ModelDock TeamFebruary 17, 202613 min read

Your dbt models can be perfectly written SQL and still produce garbage results. A source table silently drops a column. A vendor changes their API response format. A batch job double-loads yesterday's data. These aren't transformation bugs — they're data quality failures, and they're the most common reason dashboards show wrong numbers in production.

dbt has a testing framework built in. Most teams use it lightly — a few not_null and unique tests sprinkled across their project. But dbt's testing capabilities go much deeper than that, and when combined with packages like dbt-expectations and tools like Elementary, you get a data quality system that catches problems before they reach your stakeholders.

This guide covers the full spectrum: dbt's built-in tests, custom generic tests, singular tests, the dbt-expectations package, and Elementary for ongoing data observability. We'll also cover how to structure your testing strategy across the medallion architecture (Bronze, Silver, Gold) and integrate tests into CI/CD.
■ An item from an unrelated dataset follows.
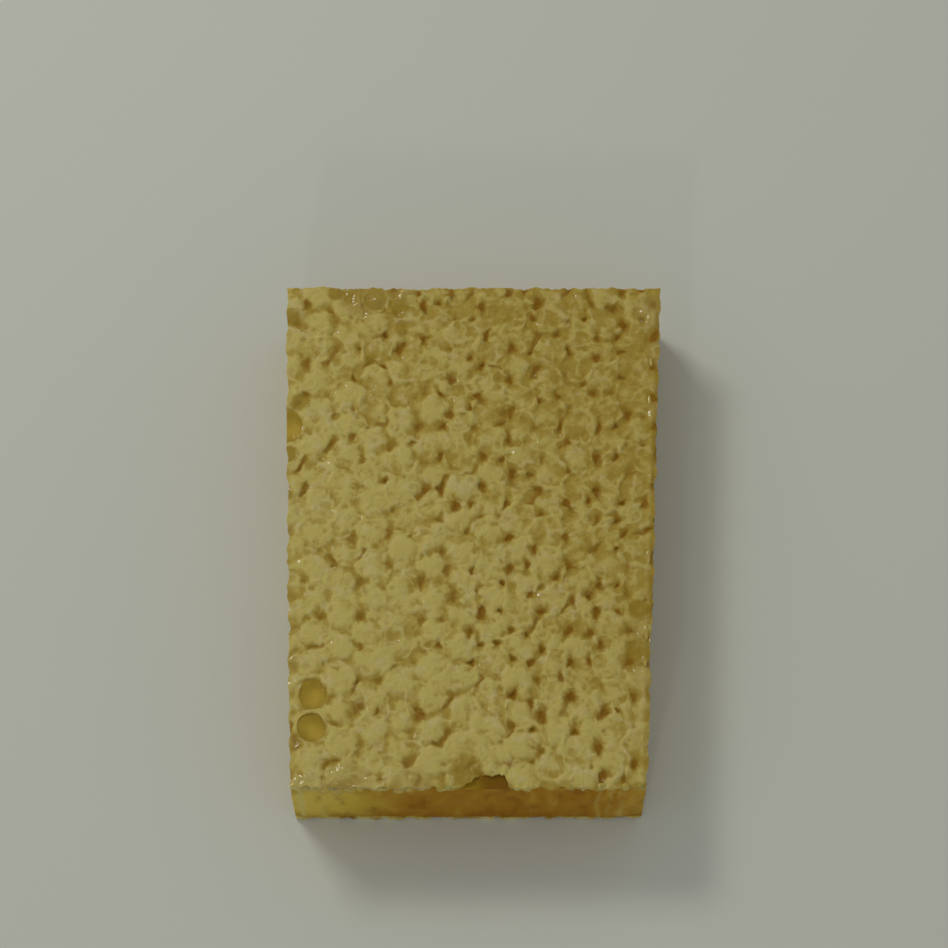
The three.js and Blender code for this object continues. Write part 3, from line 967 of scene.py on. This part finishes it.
class MESH_OT_comb_upper_capping(bpy.types.Operator):
    """Add the pale wax capping on top, with a dome over each cell and pits between them"""

    bl_idname = "mesh.comb_upper_capping"
    bl_label = "Upper Capping"

    def execute(self, context):
        seed = comb_settings().relief_seed
        sheet = capping("upper_wax_capping", UPPER_ANCHOR, seed, OPEN_CELLS)
        for spot, reach, rise in SWELLINGS:
            nudge(sheet, [x * MM for x in spot], reach * MM, rise * MM)
        off = far_from(places(sheet) / MM, BUBBLE)
        soften(sheet, "bubble", fade(off, BUBBLE[2] + 0.2, BUBBLE[2] - 0.3), 12)
        press(sheet, "bubble rim", fade(abs(off - BUBBLE[2]), 0.38, 0), 0.22 * MM)
        crumble_border(sheet)
        tear_notch(sheet)
        back_up(sheet, CAP_FLOOR)
        sheet = hang_crumbs(sheet, seed)
        smooth(sheet)
        wear(sheet, ready_made("beeswax capping", wax_material))
        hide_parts("upper_capping")
        return {"FINISHED"}


# The honey in an uncapped cell is a little narrower than half the distance to the next one.
POOL_RADIUS = 2.69 * MM
POOL_DEPTH = 0.9 * MM
# Steps from the rim of that honey to its middle: share of the width, and rise in mm.
POOL_STEPS = [(0.86, 0), (0.93, -0.03), (0.9, -0.05), (0.8, -0.03), (0.5, 0)]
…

Why Data Quality Testing Matters

Here's the uncomfortable truth about data pipelines: they fail silently. A transformation error throws an exception and you know about it. A data quality issue — duplicate records, null IDs, stale data, values outside expected ranges — doesn't. Your pipeline runs successfully, your models build, and your dashboards update with wrong numbers.

By the time someone notices, it's usually a business user asking "why does this report look off?" That's the worst way to discover a data issue. It erodes trust, triggers fire drills, and makes stakeholders question every number your team produces.

Automated data quality tests flip this dynamic. Instead of waiting for humans to spot anomalies, your pipeline checks for known failure modes on every run. When a test fails, the pipeline stops (or alerts), and you fix the issue before it reaches downstream consumers.

The ROI of testing is asymmetric: a few hours spent writing tests saves days of debugging and weeks of rebuilding stakeholder trust.

dbt's Built-in Tests

dbt ships with four generic tests out of the box. They're simple, fast to add, and cover the most common data quality checks.

unique

Asserts that every value in a column is unique. This is the first line of defense against duplicate records.

# models/staging/_stg__models.yml
models:
- name: stg_orders
columns:
- name: order_id
tests:
- unique

When this test runs, dbt executes a query like SELECT order_id FROM stg_orders GROUP BY order_id HAVING COUNT(*) > 1. If any rows come back, the test fails.

not_null

Asserts that a column contains no NULL values. Critical for primary keys, foreign keys, and any column that downstream models depend on.

- name: order_id
tests:
- unique
- not_null
- name: customer_id
tests:
- not_null
- name: order_date
tests:
- not_null

accepted_values

Asserts that every value in a column belongs to a predefined list. Use this for status columns, category fields, and enums.

- name: order_status
tests:
- accepted_values:
values: ['pending', 'shipped', 'delivered', 'cancelled', 'returned']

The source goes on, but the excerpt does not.